■ Direction ■
Please output the lines shown below exactly as they appear.
------------------------
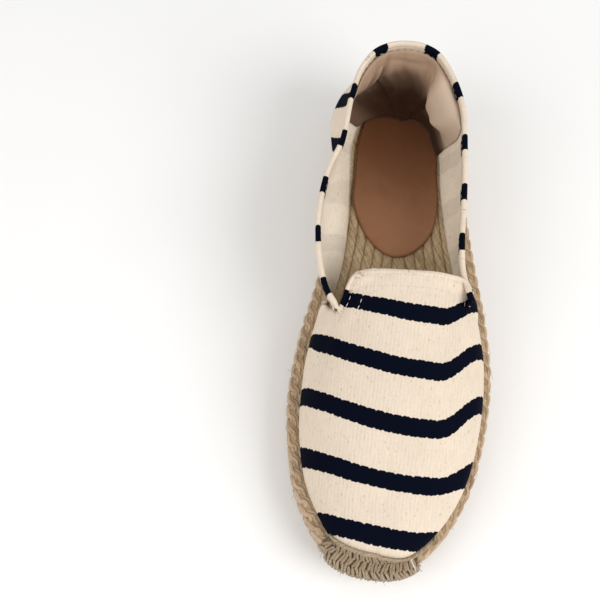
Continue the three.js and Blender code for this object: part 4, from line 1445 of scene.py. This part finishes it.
# Floor, lights and camera.
def build_stage():
    bm = bmesh.new()
    bmesh.ops.create_grid(bm, x_segments=8, y_segments=8, size=3.0)
    mesh = bpy.data.meshes.new("floor")
    bm.to_mesh(mesh)
    bm.free()
    floor = bpy.data.objects.new("floor", mesh)
    bpy.context.scene.collection.objects.link(floor)
    made, tree, shader = new_material("white floor", Specular_IOR_Level=0.2, Roughness=0.7)
    tone = noise(object_millimetres(tree), 0.02)
    feed(shader.inputs["Base Color"], mix(tone, (0.93, 0.93, 0.925, 1), (0.96, 0.96, 0.955, 1)))
    mesh.materials.append(made)


def add_light(name, place, size, energy):
    """A soft round light that points at the middle of the shoe."""
    data = bpy.data.lights.new(name, "AREA")
    data.shape = "DISK"
    data.size = size
    data.energy = energy
    light = bpy.data.objects.new(name, data)
    light.location = place
    light.rotation_euler = (Vector((0, 0, 0.03)) - Vector(place)).to_track_quat("-Z", "Y").to_euler()
    bpy.context.scene.collection.objects.link(light)


CAMERA_PLACE = (-29.65, -172.86, 418.7)
CAMERA_TURN = (-5.0, 66.65, -0.9)
SENSOR_WIDTH = 36.0
FOCAL_WIDTHS = 1.5


def build_camera():
    """The photo's viewpoint: millimetres in the frame, degrees of yaw, pitch and roll, and picture widths."""
    place = Vector(CAMERA_PLACE) * MM
    yaw, pitch, roll = (math.radians(a) for a in CAMERA_TURN)
    forward = Vector((math.sin(yaw) * math.cos(pitch), math.cos(yaw) * math.cos(pitch), -math.sin(pitch)))
    level = Vector((math.cos(yaw), -math.sin(yaw), 0))
    upward = level.cross(forward)
    right = level * math.cos(roll) + upward * math.sin(roll)
    up = upward * math.cos(roll) - level * math.sin(roll)
    data = bpy.data.cameras.new("camera")
    data.sensor_width = SENSOR_WIDTH
    data.lens = SENSOR_WIDTH * FOCAL_WIDTHS
    data.clip_start = 0.01
    camera = bpy.data.objects.new("camera", data)
    turned = Matrix((right, up, -forward)).transposed().to_4x4()
    camera.matrix_world = Matrix.Translation(place) @ turned
    bpy.context.scene.collection.objects.link(camera)
    bpy.context.scene.camera = camera


build_stage()
add_light("key", (0.75, -0.4, 0.75), 0.8, 7.6)
add_light("fill", (-0.75, -0.4, 0.75), 1.0, 4.6)
build_camera()
world = bpy.data.worlds.new("studio")
world.use_nodes = True
background = world.node_tree.nodes["Background"]
background.inputs["Color"].default_value = (1, 0.99, 0.975, 1)
background.inputs["Strength"].default_value = 0.56
bpy.context.scene.world = world
bpy.context.scene.view_settings.view_transform = "Standard"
------------------------
■ Task answer ■
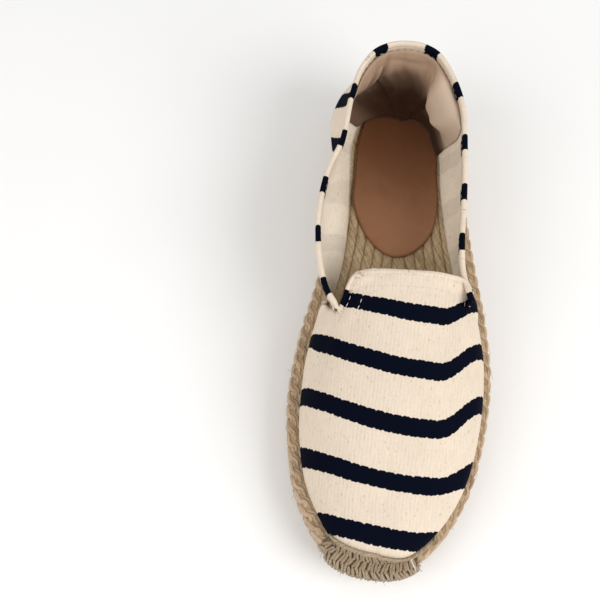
Continue the three.js and Blender code for this object: part 4, from line 1445 of scene.py. This part finishes it.
# Floor, lights and camera.
def build_stage():
    bm = bmesh.new()
    bmesh.ops.create_grid(bm, x_segments=8, y_segments=8, size=3.0)
    mesh = bpy.data.meshes.new("floor")
    bm.to_mesh(mesh)
    bm.free()
    floor = bpy.data.objects.new("floor", mesh)
    bpy.context.scene.collection.objects.link(floor)
    made, tree, shader = new_material("white floor", Specular_IOR_Level=0.2, Roughness=0.7)
    tone = noise(object_millimetres(tree), 0.02)
    feed(shader.inputs["Base Color"], mix(tone, (0.93, 0.93, 0.925, 1), (0.96, 0.96, 0.955, 1)))
    mesh.materials.append(made)


def add_light(name, place, size, energy):
    """A soft round light that points at the middle of the shoe."""
    data = bpy.data.lights.new(name, "AREA")
    data.shape = "DISK"
    data.size = size
    data.energy = energy
    light = bpy.data.objects.new(name, data)
    light.location = place
    light.rotation_euler = (Vector((0, 0, 0.03)) - Vector(place)).to_track_quat("-Z", "Y").to_euler()
    bpy.context.scene.collection.objects.link(light)


CAMERA_PLACE = (-29.65, -172.86, 418.7)
CAMERA_TURN = (-5.0, 66.65, -0.9)
SENSOR_WIDTH = 36.0
FOCAL_WIDTHS = 1.5


def build_camera():
    """The photo's viewpoint: millimetres in the frame, degrees of yaw, pitch and roll, and picture widths."""
    place = Vector(CAMERA_PLACE) * MM
    yaw, pitch, roll = (math.radians(a) for a in CAMERA_TURN)
    forward = Vector((math.sin(yaw) * math.cos(pitch), math.cos(yaw) * math.cos(pitch), -math.sin(pitch)))
    level = Vector((math.cos(yaw), -math.sin(yaw), 0))
    upward = level.cross(forward)
    right = level * math.cos(roll) + upward * math.sin(roll)
    up = upward * math.cos(roll) - level * math.sin(roll)
    data = bpy.data.cameras.new("camera")
    data.sensor_width = SENSOR_WIDTH
    data.lens = SENSOR_WIDTH * FOCAL_WIDTHS
    data.clip_start = 0.01
    camera = bpy.data.objects.new("camera", data)
    turned = Matrix((right, up, -forward)).transposed().to_4x4()
    camera.matrix_world = Matrix.Translation(place) @ turned
    bpy.context.scene.collection.objects.link(camera)
    bpy.context.scene.camera = camera


build_stage()
add_light("key", (0.75, -0.4, 0.75), 0.8, 7.6)
add_light("fill", (-0.75, -0.4, 0.75), 1.0, 4.6)
build_camera()
world = bpy.data.worlds.new("studio")
world.use_nodes = True
background = world.node_tree.nodes["Background"]
background.inputs["Color"].default_value = (1, 0.99, 0.975, 1)
background.inputs["Strength"].default_value = 0.56
bpy.context.scene.world = world
bpy.context.scene.view_settings.view_transform = "Standard"